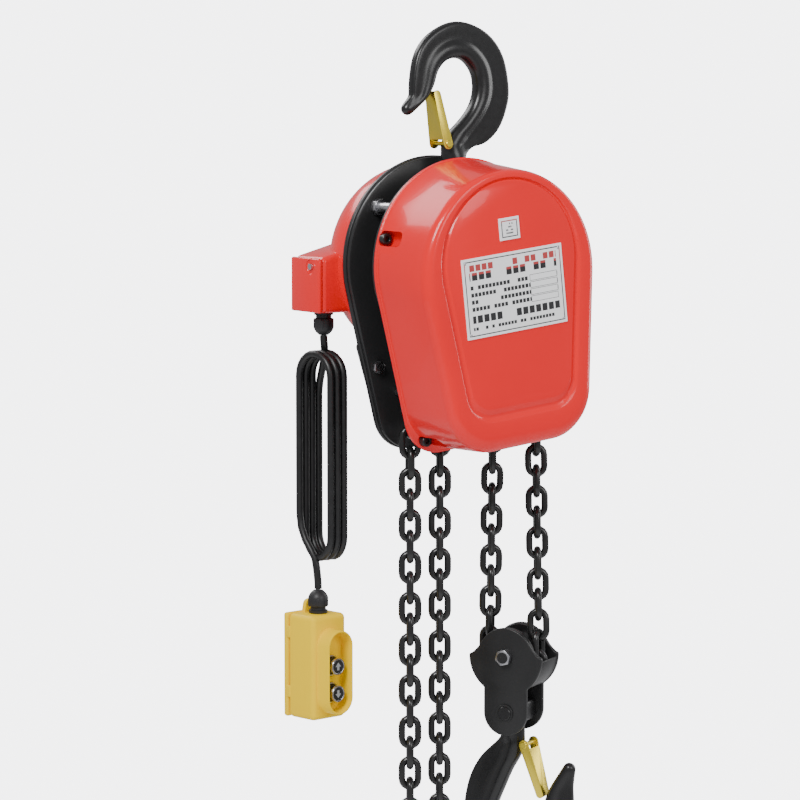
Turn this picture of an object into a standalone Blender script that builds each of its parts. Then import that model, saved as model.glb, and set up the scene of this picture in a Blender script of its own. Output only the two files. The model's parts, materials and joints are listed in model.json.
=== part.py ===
"""Electric chain hoist with a two-fall hook block and a push-button pendant.

The frame is in metres, +Z up. The origin is the inside top of the top hook's bowl, where the
hoist hangs, and the front cover faces -Y. Lengths below are given in millimetres times MM.
"""

import math

import bmesh
import bpy
from mathutils import Matrix, Vector

MM = 0.001
GAP = 0.3 * MM

# The hoist body hangs a little tilted under its hook. Its own frame has its origin at the centre
# of the housing's top arc, in the plane of the front cover's flange.
BODY_ORIGIN = Vector((-5.5, -25.0, -233.0)) * MM
BODY_TILT = math.radians(6.4)
CHAIN_Y = 25 * MM

# Housing outline: a top arc, two tapering sides and rounded lower corners
HOUSING_R = 121 * MM
HOUSING_TAPER = math.radians(7.9)
HOUSING_BOTTOM = 209 * MM
HOUSING_CORNER = 44 * MM

PLATE_T = 6 * MM
FRONT_PLATE_Y = 0.4 * MM
REAR_PLATE_Y = 50 * MM
FLANGE_Y = REAR_PLATE_Y + PLATE_T + GAP
FLANGE_T = 6.7 * MM
MOTOR_Y = FLANGE_Y + FLANGE_T + GAP
COVER_DEPTH = 98 * MM
COVER_WALL = 3 * MM
COVER_ROUNDER = 16 * MM
JUNCTION_SLOPE = 0.26
COVER_SCREWS = [(x * MM, z * MM) for x, z in ((-105.5, 44), (-76.8, -192), (105.5, 44), (76.8, -192))]

# Top hook, crosshead and its pivot, in the row frame
SWIVEL_R = 12 * MM
PIVOT_Z = -140 * MM
CROSSHEAD = Vector((46, 36, 30)) * MM
TRUNNION_R = 9 * MM

# Round-link chain
WIRE = 7.0 * MM
LINK_WIDTH = 25.4 * MM
PITCH = 24 * MM
CHAIN_EASE = 0.4 * MM
CHAIN_YAW = math.radians(-32)

# Load sheave, a point of the row frame, and its five-pocket pitch radius
SHEAVE_X = 20.5 * MM
SHEAVE_Z = -233 * MM
SHEAVE_R = PITCH / (2 * math.sin(math.pi / 10))
BLOCK_LIFT_LINKS = 19
FALL_DEAD_LINKS = 14
SLACK_DOWN_LINKS = 27
SLACK_UP_LINKS = 21
SLACK_X = -59.9 * MM

# Reduction gears, module 2: two equal stages on one centre distance
MODULE = 2 * MM
PINION_TEETH = 12
GEAR_TEETH = 36
GEAR_CENTRES = MODULE * (PINION_TEETH + GEAR_TEETH) / 2
GEAR_ANGLE = math.radians(155)
STAGE_ONE_Y = (-27 * MM, -18 * MM)
STAGE_TWO_Y = (-13 * MM, -3.5 * MM)

# Hook block
BLOCK_ORIGIN = Vector((82.5, -8.5, -694.4)) * MM
BLOCK_YAW = math.radians(-60)
IDLER_R = PITCH / (2 * math.sin(math.pi / 8))
BLOCK_PLATE_Y = 21 * MM
PIN_DROP = 66.5 * MM
DOME_R = 34 * MM
WING_R = 46 * MM
WAIST = 27 * MM

# Pendant, its gland and the cord
PENDANT_ORIGIN = Vector((-128.1, 95.9, -701.0)) * MM
PENDANT_YAW = math.radians(9)
PENDANT = Vector((52, 44, 122)) * MM
COLLAR = Vector((39, 19, 99)) * MM
COLLAR_Z = -4.5 * MM
BUTTON_R = 9.8 * MM
BUTTON_Z = {"up": 2.3 * MM, "down": -29.7 * MM}
CORD_R = 4.4 * MM
HANK_ORIGIN = Vector((-122.0, 90.0, -456.8)) * MM
HANK = Vector((35.6, 61.0, 245.6)) * MM
UPPER_GLAND = Vector((-118.7, 90.0, -290.3)) * MM
CORD_UPPER = [
    Vector((-118.7, 90.0, -317.7)),
    Vector((-118.7, 90.0, -322.0)),
    Vector((-117.8, 90.0, -327.0)),
    Vector((-117.2, 90.0, -333.6)),
]
CORD_LOWER = [
    Vector((-129.6, 90.0, -580.0)),
    Vector((-129.2, 90.0, -586.0)),
    Vector((-128.5, 90.0, -593.0)),
    Vector((-127.7, 90.0, -600.0)),
    Vector((-127.2, 90.0, -606.0)),
    Vector((-127.1, 90.0, -611.6)),
]

FINISHES = {
    "red_enamel": ((0.72, 0.035, 0.03), 0.3, 0.0),
    "black_steel": ((0.02, 0.02, 0.022), 0.4, 0.6),
    "forged_black": ((0.018, 0.018, 0.02), 0.45, 0.4),
    "chain_black": ((0.012, 0.012, 0.013), 0.3, 0.8),
    "steel": ((0.55, 0.55, 0.56), 0.3, 1.0),
    "machined": ((0.42, 0.42, 0.44), 0.35, 1.0),
    "latch_gold": ((0.75, 0.58, 0.12), 0.3, 0.9),
    "plate_silver": ((0.85, 0.85, 0.86), 0.3, 0.5),
    "copper": ((0.6, 0.25, 0.12), 0.4, 0.9),
    "yellow_plastic": ((0.9, 0.55, 0.02), 0.35, 0.0),
    "black_plastic": ((0.02, 0.02, 0.022), 0.5, 0.0),
    "cord_rubber": ((0.015, 0.015, 0.016), 0.5, 0.0),
}


def clear_scene():
    for old in list(bpy.data.objects):
        bpy.data.objects.remove(old, do_unlink=True)


def collection(name):
    made = bpy.data.collections.new(name)
    bpy.context.scene.collection.children.link(made)
    return made


def finish(name):
    found = bpy.data.materials.get(name)
    if found:
        return found
    colour, rough, metal = FINISHES[name]
    found = bpy.data.materials.new(name)
    found.use_nodes = True
    shader = found.node_tree.nodes["Principled BSDF"]
    shader.inputs["Base Color"].default_value = (*colour, 1)
    shader.inputs["Roughness"].default_value = rough
    shader.inputs["Metallic"].default_value = metal
    return found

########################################

▸ EXERCISE GOAL
Looking at the material above, please copy exactly every line from its first line through the line containing "CHAIN_YAW = math.radians(-32)", with both ends included and nothing else.

▸ EXERCISE RESULT
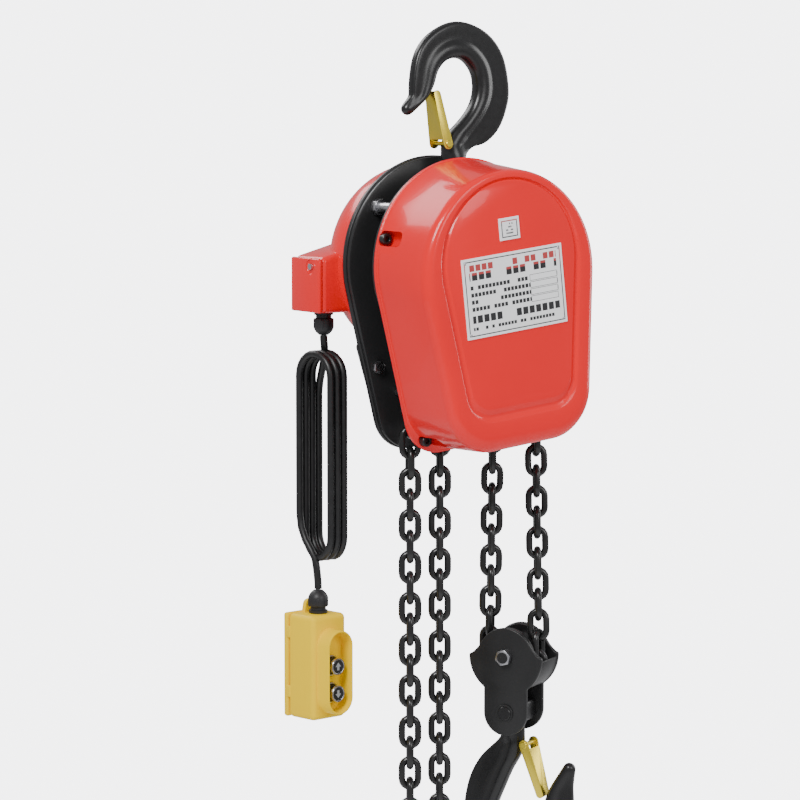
Turn this picture of an object into a standalone Blender script that builds each of its parts. Then import that model, saved as model.glb, and set up the scene of this picture in a Blender script of its own. Output only the two files. The model's parts, materials and joints are listed in model.json.
=== part.py ===
"""Electric chain hoist with a two-fall hook block and a push-button pendant.

The frame is in metres, +Z up. The origin is the inside top of the top hook's bowl, where the
hoist hangs, and the front cover faces -Y. Lengths below are given in millimetres times MM.
"""

import math

import bmesh
import bpy
from mathutils import Matrix, Vector

MM = 0.001
GAP = 0.3 * MM

# The hoist body hangs a little tilted under its hook. Its own frame has its origin at the centre
# of the housing's top arc, in the plane of the front cover's flange.
BODY_ORIGIN = Vector((-5.5, -25.0, -233.0)) * MM
BODY_TILT = math.radians(6.4)
CHAIN_Y = 25 * MM

# Housing outline: a top arc, two tapering sides and rounded lower corners
HOUSING_R = 121 * MM
HOUSING_TAPER = math.radians(7.9)
HOUSING_BOTTOM = 209 * MM
HOUSING_CORNER = 44 * MM

PLATE_T = 6 * MM
FRONT_PLATE_Y = 0.4 * MM
REAR_PLATE_Y = 50 * MM
FLANGE_Y = REAR_PLATE_Y + PLATE_T + GAP
FLANGE_T = 6.7 * MM
MOTOR_Y = FLANGE_Y + FLANGE_T + GAP
COVER_DEPTH = 98 * MM
COVER_WALL = 3 * MM
COVER_ROUNDER = 16 * MM
JUNCTION_SLOPE = 0.26
COVER_SCREWS = [(x * MM, z * MM) for x, z in ((-105.5, 44), (-76.8, -192), (105.5, 44), (76.8, -192))]

# Top hook, crosshead and its pivot, in the row frame
SWIVEL_R = 12 * MM
PIVOT_Z = -140 * MM
CROSSHEAD = Vector((46, 36, 30)) * MM
TRUNNION_R = 9 * MM

# Round-link chain
WIRE = 7.0 * MM
LINK_WIDTH = 25.4 * MM
PITCH = 24 * MM
CHAIN_EASE = 0.4 * MM
CHAIN_YAW = math.radians(-32)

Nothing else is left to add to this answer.